O documentário em exibição na Netflix, A máscara que você vive, dirigido e produzido pela norte-americana Jennifer Siebel Newsom, usa o tema da masculinidade como fio condutor para abordar a construção do papel social do homem e pode possibilitar um debate interessante na escola sobre o assunto. O documentário –por meio de casos reais e de entrevistas com especialistas em neurociência, psicologia, sociologia, esportes, educação e mídia –, aponta para a necessidade de se olhar além da "máscara" que define de forma restrita o que é o masculino.

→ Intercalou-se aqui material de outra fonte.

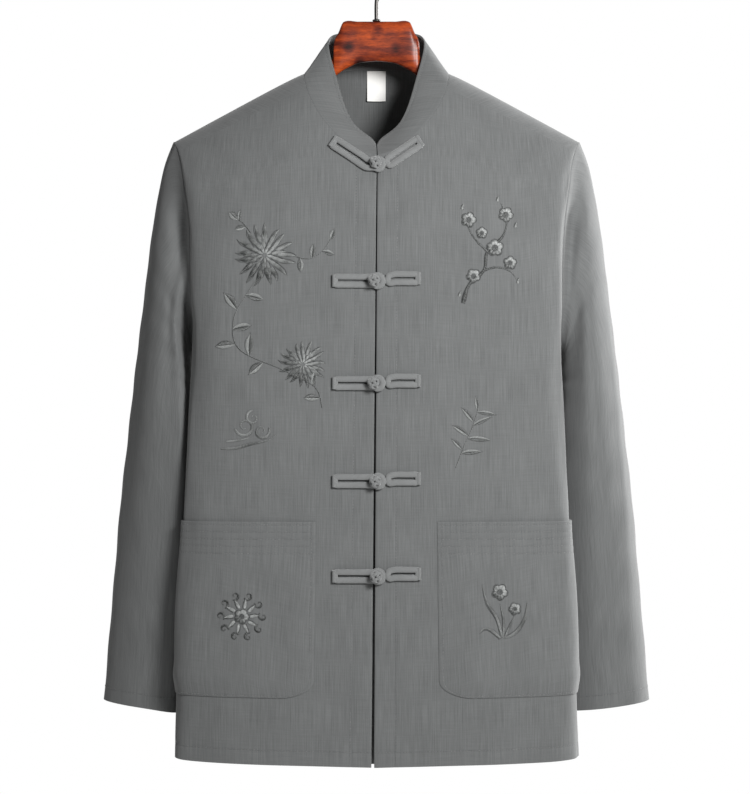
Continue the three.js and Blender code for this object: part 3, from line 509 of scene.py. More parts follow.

Segundo Jennifer Newsom, meninos desde cedo recebem mensagens da mídia e se sentem pressionados por seu grupo de amigos e por adultos em suas vidas a resolver conflitos por meio da violência, a objetificar mulheres e a se distanciar de suas emoções para se tornarem homens “reais”. Tais estereótipos de gênero são também atravessados por questões raciais e de classe, criando circunstâncias frágeis para a construção da identidade. O documentário cita pesquisas que apontam que meninos têm o dobro de probabilidades de abandonar os estudos e têm quatro vezes mais chance de serem expulsos da escola do que as meninas. Índices indicam ainda que meninos apresentam maior comportamento de risco e cometem mais suicídio. Esta é, inclusive, a terceira maior causa de mortalidade entre os garotos.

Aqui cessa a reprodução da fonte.